Leurs recherches ont permis de montrer que même lorsqu’un empêtrement ne mène pas à la mort d’une baleine, il peut causer des conséquences dramatiques pour l’espèce.

«La croissance des baleines noires affiche souvent un retard à la suite d’un empêtrement, raconte-t-elle. C’est un très gros problème parce que si elles n’atteignent pas leur taille normale, elles n’ont pas les ressources nécessaires pour se reproduire et les femelles ont alors moins de baleineaux.»

Mme Knowlton a d’ailleurs répertorié une baleine ayant été empêtrée dans des équipements de pêche à neuf reprises.

«Ces blessures augmentent les risques d’infection, elles sont parfois incapables de se nourrir lorsque des engins de pêche restent accrochés à elles. Les empêtrements et leurs impacts chroniques poussent l’espèce à l’extinction», dit-elle.
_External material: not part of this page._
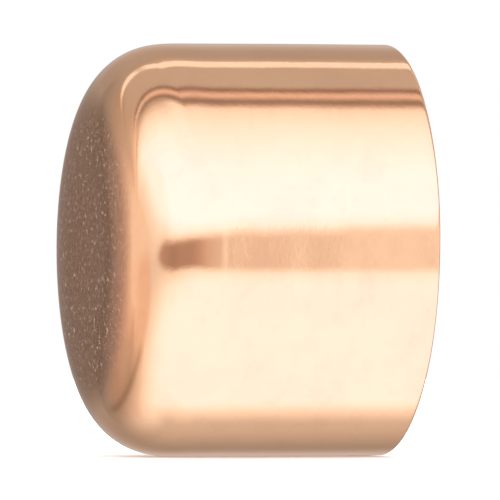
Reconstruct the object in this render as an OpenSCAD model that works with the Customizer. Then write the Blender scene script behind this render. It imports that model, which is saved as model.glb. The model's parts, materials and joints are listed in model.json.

Dans un courriel envoyé à l’Acadie Nouvelle, Pêches et Océans Canada explique avoir reporté «jusqu’en 2024 la mise à l’essai et la mise en œuvre des exigences relatives à l’utilisation d’engins de pêche à faible résistance à la rupture dans les pêches commerciales ayant recours aux engins fixes non surveillés, et utilisant des casiers et des cages, au Canada atlantique et au Québec.»

«Le Ministère prend le temps nécessaire pour garantir que les engins de pêche à faible résistance à la rupture sont sécuritaires, efficaces pour protéger les baleines, et faciles d’accès aux pêcheurs», a indiqué une porte-parole.

La surveillance du fédéral se poursuit

Autrefois, une partie de la population de baleines noires de l’Atlantique Nord se dirigeait, le printemps venu, vers la baie de Fundy et le sud de la Nouvelle-Écosse afin de se nourrir.

Face aux changements climatiques et au réchauffement des eaux, ce mammifère marin a modifié son comportement et se rend dans le sud du golfe Saint-Laurent.

«On savait que quelques baleines s’y rendaient parfois, mais à partir de 2014, de plus en plus de baleines ont été aperçues dans la région», dit Amy Knowlton, une spécialiste des baleines noires au Anderson Cabot Center for Ocean Life.

L’année suivante, des micros du ministère des Pêches et Océans (MPO) installés dans les eaux de la vallée de Shédiac, une zone du golfe du Saint-Laurent situé à l’est du Nouveau-Brunswick et au nord-ouest de l’Île-du-Prince-Édouard, détectent une augmentation des vocalisations de baleines d’avril à septembre.

En 2017, 12 baleines noires sont mortes à la suite d’empêtrements ou de collisions avec des navires.

Un an plus tard, le ministère des Pêches et Océans (MPO) a lancé un programme de surveillance aérienne afin de faire des relevés systématiques des populations de baleines noires dans le sud du golfe Saint-Laurent.

D’après Jean-François Gosselin, biologiste à la section des mammifères marins à l’Institut Maurice-Lamontagne du MPO à Mont-Joli, la surveillance de l’an dernier a permis de montrer qu’une partie de la population de baleines a changé de territoire.

«Avant, elles se concentraient dans la vallée de Shédiac, mais l’année dernière, on avait aussi de bons regroupements de chaque côté du banc de Bradelle, près des Îles-de-la-Madeleine, dit M. Gosselin. Elles sont un peu plus dispersées, c’est probablement ce qui fait que plus de zones de pêche ont été fermées à certains moments pendant la dernière saison.»

D’après, le biologiste, les baleines se déplacent probablement afin de suivre les bancs de calamus, leur proie principale. D’autres travaux sont en cours afin de déterminer si la répartition de ces poissons change au fil du temps.

Chaque année, environ 140 baleines migrent dans le sud du golfe afin de se nourrir.

D’après le MPO, deux cas de mortalité de baleines noires sont survenus dans les eaux des États-Unis depuis novembre 2022.

Depuis décembre 2022, les baleines noires de l’Atlantique Nord ont donné naissance à 11 baleineaux. L’année précédente, 14 baleineaux avaient été recensés.